Liputan6.com, Jakarta Tim kuasa hukum keluarga diplomat Kementerian Luar Negeri, Arya Daru Pangayunan (ADP), mengungkap sejumlah kejanggalan dalam kasus kematian ADP yang ditemukan tegas di kamar kosnya di Gondangdia, Jakarta Pusat.
Mereka meminta Polda Metro Jaya segera melakukan gelar perkara dan menaikkan status kasus ke tahap penyidikan.
Audiensi antara kuasa hukum dan penyidik digelar di Polda Metro Jaya pada Rabu (26/11/2025), dihadiri antara lain Dwi Librianto, Virza Benzani, dan perwakilan keluarga. Mereka menyebut banyak temuan yang tidak sinkron dan perlu pendalaman.
"Kematian ADP sudah menjadi perhatian nasional bahkan internasional. Sehingga tidak perlu ada yang ditutup-tutupi atau disembunyikan,” ujar salah satu kuasa hukum kepada wartawan di Senayan, Jakarta Pusat, Kamis (27/11/2025).
CCTV dan sensor lampu dipertanyakan
Kuasa hukum menyoroti perubahan arah CCTV di lokasi kejadian yang disebut dilakukan atas instruksi pemilik kos, bukan permintaan istri korban seperti sebelumnya beredar.
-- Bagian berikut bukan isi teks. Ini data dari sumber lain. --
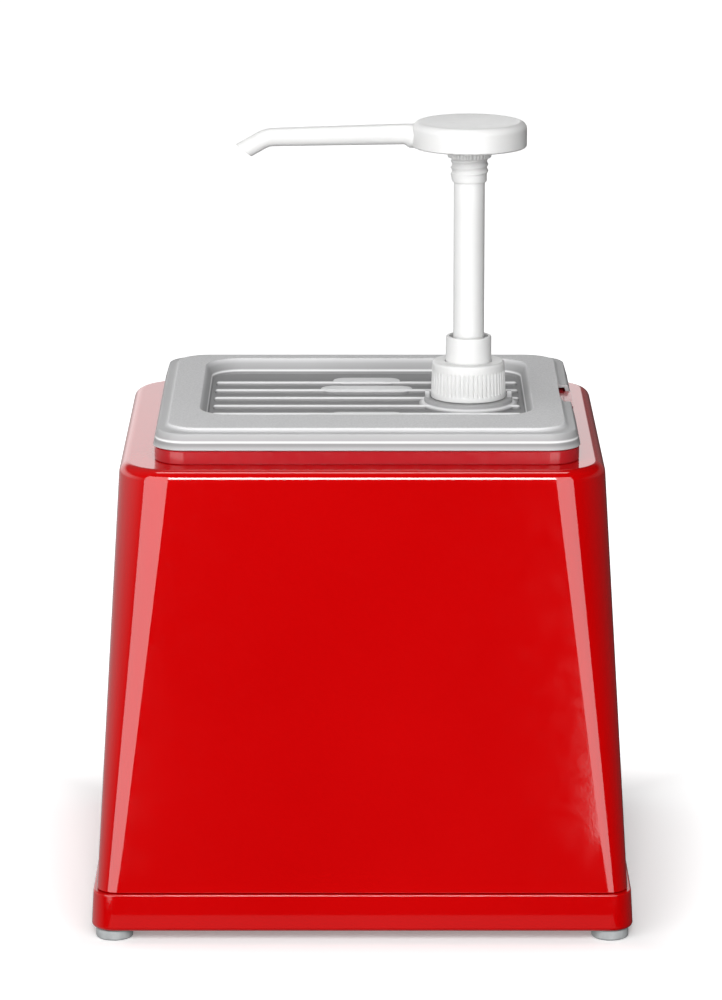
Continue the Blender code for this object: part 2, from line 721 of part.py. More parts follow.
def pump_cylinder(material, parent):
    """A straight barrel with a flange at its mouth, and a valve seat and tube socket at its foot."""
    low, high = CYLINDER_FLANGE_Z
    seat_low = CYLINDER_FLOOR_Z - (INLET_TOP_RADIUS - INLET_SEAT_RADIUS)
    socket_top = TUBE_Z[1] + GAP
    socket_radius = TUBE_RADIUS + GAP
    profile = [
        (FLANGE_RADIUS, high),
        (FLANGE_RADIUS, low),
        (CYLINDER_RADIUS, low),
        (CYLINDER_RADIUS, CYLINDER_FLOOR_Z),
        (CYLINDER_RADIUS - 0.0025, CYLINDER_FLOOR_Z - 0.0040),
        (NOZZLE_RADIUS, CYLINDER_FLOOR_Z - 0.0050),
        (NOZZLE_RADIUS, NOZZLE_LOW_Z),
        (socket_radius, NOZZLE_LOW_Z),
        (socket_radius, socket_top),
        (INLET_SEAT_RADIUS, socket_top),
        (INLET_SEAT_RADIUS, seat_low),
        (INLET_TOP_RADIUS, CYLINDER_FLOOR_Z),
        (CYLINDER_BORE_RADIUS, CYLINDER_FLOOR_Z),
        (CYLINDER_BORE_RADIUS, high),
    ]
    pump_part("pump_cylinder", profile, material, parent)


def cone_rest_height(ball_radius, seat_radius, seat_z):
    """How high a ball's middle lies when it rests, GAP above, on a 45 degree seat: seat_radius wide at seat_z."""
    return seat_z - seat_radius + (ball_radius + GAP) * math.sqrt(2)


def inlet_cage(material, parent):
    """A domed cage that keeps the inlet ball near its seat, open through four side windows."""
    low = CYLINDER_FLOOR_Z + GAP
    high = low + CAGE_HEIGHT
    wall_outer = 0.0061
    wall_inner = INLET_BALL_RADIUS + 0.0009
    profile = [
        (wall_outer - 0.0008, high),
        (wall_outer, high - 0.0008),
        (wall_outer, low + 0.0010),
        (CYLINDER_BORE_RADIUS - GAP, low + 0.0010),
        (CYLINDER_BORE_RADIUS - GAP, low),
        (wall_inner, low),
        (wall_inner, high - 0.0013),
        (0.0022, high - 0.0013),
        (0.0022, high),
    ]
    cage = pump_part("inlet_cage", profile, material, parent)
    half = 0.0016
    reach = wall_outer + 0.001
    windows = ((reach, half), (half, reach))
    for index, (half_x, half_y) in enumerate(windows):
        corner_low = (PUMP_X - half_x, -half_y, low + 0.0022)
        corner_high = (PUMP_X + half_x, half_y, high - 0.0024)
        window = place(f"cage_window_{index}", box_mesh("window", corner_low, corner_high))
        boolean(cage, window, "DIFFERENCE")


def inlet_ball(material, parent):
    seat_low = CYLINDER_FLOOR_Z - (INLET_TOP_RADIUS - INLET_SEAT_RADIUS)
    z = cone_rest_height(INLET_BALL_RADIUS, INLET_SEAT_RADIUS, seat_low)
    mesh = ball_mesh("inlet_ball", INLET_BALL_RADIUS)
    place("inlet_ball", mesh, material, (PUMP_X, 0, z), parent)


def dip_tube(material, parent):
    profile = ring_profile(TUBE_RADIUS, TUBE_BORE_RADIUS, *TUBE_Z)
    pump_part("dip_tube", profile, material, parent)


def return_spring(material, parent):
    """A compression spring whose end turns lie close together."""
    low = CYLINDER_FLOOR_Z + 2 * GAP + 0.0010 + SPRING_WIRE_RADIUS
    high = WASHER_Z[0] - GAP - SPRING_WIRE_RADIUS
    end_pitch = 2 * SPRING_WIRE_RADIUS + 0.0003
    end_rise = SPRING_END_TURNS * end_pitch
    turns = SPRING_ACTIVE_TURNS + 2 * SPRING_END_TURNS
    points = []
    for step in range(int(turns * SPRING_POINTS_PER_TURN) + 1):
        turn = step / SPRING_POINTS_PER_TURN
        if turn < SPRING_END_TURNS:
            z = low + turn * end_pitch
        elif turn > turns - SPRING_END_TURNS:
            z = high - (turns - turn) * end_pitch
        else:
            share = (turn - SPRING_END_TURNS) / SPRING_ACTIVE_TURNS
            z = mix(low + end_rise, high - end_rise, share)
        angle = 2 * math.pi * turn
        points.append((SPRING_RADIUS * math.cos(angle), SPRING_RADIUS * math.sin(angle), z))
    radii = [SPRING_WIRE_RADIUS] * len(points)
    place("return_spring", tube_mesh("return_spring", points, radii, 1), material, (PUMP_X, 0, 0), parent)


# ---- pump: the pieces that travel with the head


def spring_washer(material, parent):
    profile = ring_profile(CYLINDER_BORE_RADIUS - 0.0006, 0.0045, *WASHER_Z)
    pump_part("spring_washer", profile, material, parent)


def piston_seal(material, parent):
    """A seal with a thin lip at each end and a waist between them."""
    low, high = PISTON_Z
    bore = STEM_SPIGOT_RADIUS + GAP
    waist = PISTON_RADIUS - 0.0012
    profile = [
        (PISTON_RADIUS, high),
        (PISTON_RADIUS - 0.0002, high - 0.0020),
        (waist, high - 0.0034),
        (waist, low + 0.0034),
        (PISTON_RADIUS - 0.0002, low + 0.0020),
        (PISTON_RADIUS, low),
        (bore, low),
        (bore, high),
    ]
    pump_part("piston_seal", profile, material, parent)


def pump_stem(material, parent):
    """The tube between piston and head, with the outlet valve's seat in its foot."""
    shoulder = PISTON_Z[1] + GAP
    seat_high = OUTLET_SEAT_Z + STEM_BORE_RADIUS - OUTLET_SEAT_RADIUS
    profile = [
        (STEM_RADIUS, STEM_TOP_Z),
        (STEM_RADIUS, shoulder),
        (STEM_SPIGOT_RADIUS, shoulder),
        (STEM_SPIGOT_RADIUS, PISTON_Z[0]),
        (OUTLET_SEAT_RADIUS, PISTON_Z[0]),
        (OUTLET_SEAT_RADIUS, OUTLET_SEAT_Z),
        (STEM_BORE_RADIUS, seat_high),
        (STEM_BORE_RADIUS, STEM_TOP_Z),
    ]
    pump_part("pump_stem", profile, material, parent)


def outlet_ball(material, parent):
    z = cone_rest_height(OUTLET_BALL_RADIUS, OUTLET_SEAT_RADIUS, OUTLET_SEAT_Z)
    mesh = ball_mesh("outlet_ball", OUTLET_BALL_RADIUS)
    place("outlet_ball", mesh, material, (PUMP_X, 0, z), parent)


def ball_retainer(material, parent):
    low = OUTLET_SEAT_Z + 0.0095
    profile = ring_profile(STEM_BORE_RADIUS - GAP, 0.0018, low, low + 0.0030)
    pump_part("ball_retainer", profile, material, parent, COARSE_STEPS)


def spout_path(start, end_extra=0.0):
    """Points along the spout's middle line, as (distance from the pump's axis, height)."""
    points = [Vector((start, SPOUT_ROOT_Z + (HEAD_RADIUS - start) * math.tan(SPOUT_DROOP)))]
    direction = SPOUT_DROOP
    at = Vector((SPOUT_STRAIGHT, SPOUT_ROOT_Z - (SPOUT_STRAIGHT - HEAD_RADIUS) * math.tan(SPOUT_DROOP)))
    points.append(at.copy())
    steps = 4
    chord = 2 * SPOUT_BEND_RADIUS * math.sin(SPOUT_BEND / steps / 2)
    for _ in range(steps):
        direction += SPOUT_BEND / steps / 2
        at += chord * Vector((math.cos(direction), -math.sin(direction)))
        points.append(at.copy())
        direction += SPOUT_BEND / steps / 2
    length = SPOUT_TIP_STRAIGHT + end_extra
    points.append(at + length * Vector((math.cos(direction), -math.sin(direction))))
    return points


def spout_radius(distance):
    share = min(1.0, max(0.0, (distance - HEAD_RADIUS) / (SPOUT_STRAIGHT - HEAD_RADIUS)))
    return mix(SPOUT_ROOT_RADIUS, SPOUT_END_RADIUS, share)


def spout_solids():
    """The spout's outside, its bore, and the block that cuts its mouth off at a slant."""
    path = spout_path(0.006)
    outside = tube_mesh("spout", [(-d, 0, z) for d, z in path], [spout_radius(d) for d, _ in path], 4)
    bore_path = spout_path(0.0, end_extra=0.004)
    bore_radii = [SPOUT_BORE_RADIUS] * len(bore_path)
    bore = tube_mesh("spout_bore", [(-d, 0, z) for d, z in bore_path], bore_radii, 3)
    block = box_mesh("spout_cut", (-0.010, -0.010, -0.020), (0.010, 0.010, 0))
    distance, height = SPOUT_CUT_AT
    turn = Matrix.Rotation(math.pi / 2 - SPOUT_CUT_ANGLE, 4, "Y")
    block.transform(Matrix.Translation((-distance, 0, height)) @ turn)
    return outside, bore, block


def pump_head(material, parent):
    """A round push pad with a hollow underside, a hub with the lock thread, and the spout."""
    ceiling = HEAD_TOP_Z - 0.0028
    low, high = HUB_THREAD_Z
    turns = 2
    pitch = (high - low) / turns
    profile = [
        (0, HEAD_TOP_Z - HEAD_DISH),
        (HEAD_RADIUS * 0.45, HEAD_TOP_Z - HEAD_DISH * 0.8),
        (HEAD_RADIUS - 0.0040, HEAD_TOP_Z),
        (HEAD_RADIUS - 0.0016, HEAD_TOP_Z - 0.0003),
        (HEAD_RADIUS - 0.0004, HEAD_TOP_Z - 0.0013),
        (HEAD_RADIUS, HEAD_TOP_Z - 0.0028),
        (HEAD_RADIUS, HEAD_LOW_Z + 0.0010),
        (HEAD_RADIUS - 0.0006, HEAD_LOW_Z),
        (HEAD_RADIUS - HEAD_WALL, HEAD_LOW_Z),
        (HEAD_RADIUS - HEAD_WALL, ceiling),
        (HUB_RING_RADIUS, ceiling),
        (HUB_RING_RADIUS, high),
    ]
    for turn in range(turns):
        crest = high - (turn + 0.5) * pitch
        profile += [
            (HUB_RADIUS, crest + 0.0011),
            (HUB_THREAD_RADIUS, crest + 0.0004),
            (HUB_THREAD_RADIUS, crest - 0.0004),
            (HUB_RADIUS, crest - 0.0011),
        ]
    profile += [
        (HUB_RADIUS, HUB_LOW_Z),
        (STEM_RADIUS + GAP, HUB_LOW_Z),
        (STEM_RADIUS + GAP, STEM_TOP_Z + GAP),
        (0.0030, STEM_TOP_Z + GAP),
        (0.0030, SPOUT_ROOT_Z),
        (0, SPOUT_ROOT_Z),
    ]
    head = pump_part("pump_head", profile, material, parent, FINE_STEPS, hollow=False)
    outside, bore, block = spout_solids()
    for name, mesh, operation in (
        ("spout", outside, "UNION"),
        ("spout_bore", bore, "DIFFERENCE"),
        ("spout_cut", block, "DIFFERENCE"),
    ):
        boolean(head, place(name, mesh, None, (PUMP_X, 0, 0)), operation)


def build():
    red = plastic("red_gloss_plastic", RED, 0.12)
    frost = plastic("frosted_plastic", FROST, 0.45, alpha=0.6)
    lid_frost = plastic("lid_plastic", FROST, 0.40)
    white = plastic("white_plastic", WHITE, 0.30)
    seal = plastic("seal_plastic", SEAL_WHITE, 0.55)
    rubber = plastic("foot_rubber", GREY, 0.75)
    steel = plastic("screw_steel", STEEL, 0.30, metallic=1.0)
    spring_steel = plastic("spring_steel", STEEL, 0.25, metallic=1.0)
    ball_steel = plastic("ball_steel", BALL_STEEL, 0.10, metallic=1.0)

    housing_shell(red)
    base_plinth(red)
    for index, (x, y) in enumerate(foot_places(), start=1):
        rubber_foot(index, x, y, rubber)
        foot_screw(index, x, y, steel)

    food_pan(frost)
    pan_lid(lid_frost)

    axis = (PUMP_X, 0, COLLAR_LOW_Z)
    body = empty("pump_body_axis", axis)
    collar = empty("collar_axis", axis, body)
    plunger = empty("plunger_axis", (PUMP_X, 0, PISTON_Z[0]), body)
    head = empty("head_axis", (PUMP_X, 0, HUB_LOW_Z), plunger)
    screw_collar(white, collar)
    for make in (stem_guide, dip_tube, pump_cylinder, inlet_cage):
        make(white, body)
    for make in (stem_wiper, neck_gasket):
        make(seal, body)
    return_spring(spring_steel, body)
    inlet_ball(ball_steel, body)
    spring_washer(white, plunger)
    piston_seal(seal, plunger)
    pump_stem(white, head)
    ball_retainer(white, head)
    outlet_ball(ball_steel, head)
    pump_head(white, head)


build()
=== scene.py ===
"""The looks of a condiment pump dispenser: fine shells, turned pump parts and materials.

Metres, +Z up, front towards -Y. The pump stands towards +X, and its spout points to -X.
"""

import math

import bmesh
import bpy
from mathutils import Matrix, Vector

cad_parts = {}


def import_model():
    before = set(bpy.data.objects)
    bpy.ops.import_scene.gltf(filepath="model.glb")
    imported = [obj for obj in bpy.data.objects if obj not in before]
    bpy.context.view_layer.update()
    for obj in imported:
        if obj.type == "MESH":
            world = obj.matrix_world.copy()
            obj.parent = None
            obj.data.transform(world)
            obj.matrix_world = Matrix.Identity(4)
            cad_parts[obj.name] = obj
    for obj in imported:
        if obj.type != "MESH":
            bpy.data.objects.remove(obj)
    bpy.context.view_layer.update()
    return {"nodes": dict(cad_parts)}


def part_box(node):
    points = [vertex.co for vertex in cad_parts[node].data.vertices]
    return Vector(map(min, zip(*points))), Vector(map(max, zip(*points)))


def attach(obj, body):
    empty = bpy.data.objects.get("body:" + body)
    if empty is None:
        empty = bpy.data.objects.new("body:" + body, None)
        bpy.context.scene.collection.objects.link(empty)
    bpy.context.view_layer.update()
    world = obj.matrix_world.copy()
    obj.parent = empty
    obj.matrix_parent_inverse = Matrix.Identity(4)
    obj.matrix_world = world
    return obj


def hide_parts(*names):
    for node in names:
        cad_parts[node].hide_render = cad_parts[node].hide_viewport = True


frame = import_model()

CORNER_STEPS = 14
TURN_STEPS = 96
INNER_STEPS = 64
MM = 0.001

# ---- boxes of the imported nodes, which every place below is worked out from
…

Pada malam saat ADP diduga meninggal, kamera tidak mengarah ke pintu kamar dan baru diputar pada pagi hari.
"Kenapa tidak dibuka CCTV itu atau diarahkan pada malam hari ketika istri almarhum beberapa kali menelpon penjaga kos Siswanto mencari tahu keberadaan suaminya? Kami tidak mendapatkan CCTV yang memperlihatkan penjaga kos mengetuk pintu," ucapnya.
Sensor lampu di dalam kamar juga dinilai tidak konsisten dengan penjelasan penyelidik.
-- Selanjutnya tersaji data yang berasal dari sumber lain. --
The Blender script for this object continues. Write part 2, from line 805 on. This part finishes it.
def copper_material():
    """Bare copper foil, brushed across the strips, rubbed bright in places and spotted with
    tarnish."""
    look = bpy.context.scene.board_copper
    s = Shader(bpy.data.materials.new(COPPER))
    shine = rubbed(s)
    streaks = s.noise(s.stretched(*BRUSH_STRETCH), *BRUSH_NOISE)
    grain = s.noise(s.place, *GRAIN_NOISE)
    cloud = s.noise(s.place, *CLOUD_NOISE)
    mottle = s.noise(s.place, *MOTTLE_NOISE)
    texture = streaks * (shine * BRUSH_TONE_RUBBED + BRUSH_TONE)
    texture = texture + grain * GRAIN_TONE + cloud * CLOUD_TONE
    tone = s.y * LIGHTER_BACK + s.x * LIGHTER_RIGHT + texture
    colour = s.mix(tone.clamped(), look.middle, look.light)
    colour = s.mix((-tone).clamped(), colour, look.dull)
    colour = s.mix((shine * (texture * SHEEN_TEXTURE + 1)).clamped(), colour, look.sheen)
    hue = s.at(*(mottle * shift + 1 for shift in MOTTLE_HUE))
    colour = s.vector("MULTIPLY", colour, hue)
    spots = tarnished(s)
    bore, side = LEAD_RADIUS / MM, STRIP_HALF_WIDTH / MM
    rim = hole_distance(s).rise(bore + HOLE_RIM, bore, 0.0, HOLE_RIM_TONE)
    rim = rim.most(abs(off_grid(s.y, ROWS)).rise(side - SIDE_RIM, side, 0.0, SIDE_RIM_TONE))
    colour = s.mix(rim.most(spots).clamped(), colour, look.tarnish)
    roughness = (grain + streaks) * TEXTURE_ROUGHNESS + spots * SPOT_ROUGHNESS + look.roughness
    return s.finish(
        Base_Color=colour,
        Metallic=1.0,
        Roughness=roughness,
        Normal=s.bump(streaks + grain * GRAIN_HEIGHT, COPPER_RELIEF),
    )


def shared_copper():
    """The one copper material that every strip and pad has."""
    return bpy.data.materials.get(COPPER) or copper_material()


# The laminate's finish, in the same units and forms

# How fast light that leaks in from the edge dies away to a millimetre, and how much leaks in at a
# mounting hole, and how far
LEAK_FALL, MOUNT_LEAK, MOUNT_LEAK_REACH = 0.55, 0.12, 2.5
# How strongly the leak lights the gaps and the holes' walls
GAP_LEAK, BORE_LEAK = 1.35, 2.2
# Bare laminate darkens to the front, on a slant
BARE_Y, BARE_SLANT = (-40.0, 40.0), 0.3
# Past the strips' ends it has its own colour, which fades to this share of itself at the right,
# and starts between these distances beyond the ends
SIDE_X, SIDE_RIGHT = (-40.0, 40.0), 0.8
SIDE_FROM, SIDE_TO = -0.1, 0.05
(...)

"Ketika almarhum masuk kamar maupun keluar kamar dan masuk lagi, lampu tetap menyala secara terang benderang. Itu kejanggalan yang kami dapatkan," ujarnya.
Lakban, sidik jari, dan hasil forensik dipersoalkan
Kuasa hukum mempertanyakan lilitan lakban dan plastik kresek di kepala korban yang dinilai tidak mungkin dilakukan sendiri tanpa menimbulkan kekacauan.
"Kalau melakban diri dalam posisi berdiri atau duduk, pasti terjatuh dan akan menimbulkan kondisi kamar berantakan. Itu tidak terjawab," katanya.
Mereka juga mempersoalkan keputusan Inafis memotong lakban saat olah TKP yang dianggap berpotensi menghilangkan partikel penting.
"Kenapa lakban itu pada saat olah TKP digunting? Itu kami pertanyakan. Namun tidak dapat dijawab oleh penyidik," ujarnya.
Masalah sidik jari turut dipertanyakan. Dari empat sidik jari yang ditemukan, hanya satu yang teridentifikasi milik ADP, sementara tiga lainnya dinyatakan rusak akibat cuaca.
"Ini menjadi tanda tanya besar. Penyidik mengatakan kalau pegang botol lalu mengusap kembali, sidik jari hilang. Ini sangat aneh penjelasan itu," tegasnya.
Pendalam pada Penjaga Kos
Kuasa hukum meminta pendalaman terhadap penjaga kos, Siswanto, karena memberi dua keterangan berbeda. Ia pernah menyebut melihat ADP makan pukul 22.15, namun di kesempatan lain mengaku tidur sejak pukul 16.00 hingga 01.00.
"Sehingga kami minta saksi diperdalam, termasuk pemilik kos," ucapnya.
Mereka juga mempertanyakan perbedaan rekaman CCTV yang memperlihatkan ADP di rooftop Kemlu sekaligus berada di depan Gedung Pancasila pada jam yang sama.
"Apakah CCTV itu betul? Ini hal-hal yang masih mengganjal dan tidak masuk logika hukum," katanya.
Desak gelar perkara
Kuasa hukum menilai sejumlah hal yang belum terjawab membuka kemungkinan motif yang lebih luas, termasuk terkait tugas ADP menangani kasus tindak pidana perdagangan orang (TPPO).
"Itu yang harus didalami, bukan dimunculkan masalah privacy," ujarnya.
Mereka mendesak Polda Metro segera menaikkan status kasus menjadi penyidikan.
"Kami berharap segera dilakukan gelar perkara, dan segera dinaikkan dalam tingkat penyidikan," ucapnya.
Jika tidak dilakukan, keluarga akan meminta Bareskrim Polri mengambil alih. Tim hukum menegaskan bekerja secara pro bono.
"Kami membantu pihak keluarga mendapatkan kepastian hukum dan keadilan, tanpa punya kepentingan apapun," tandasnya.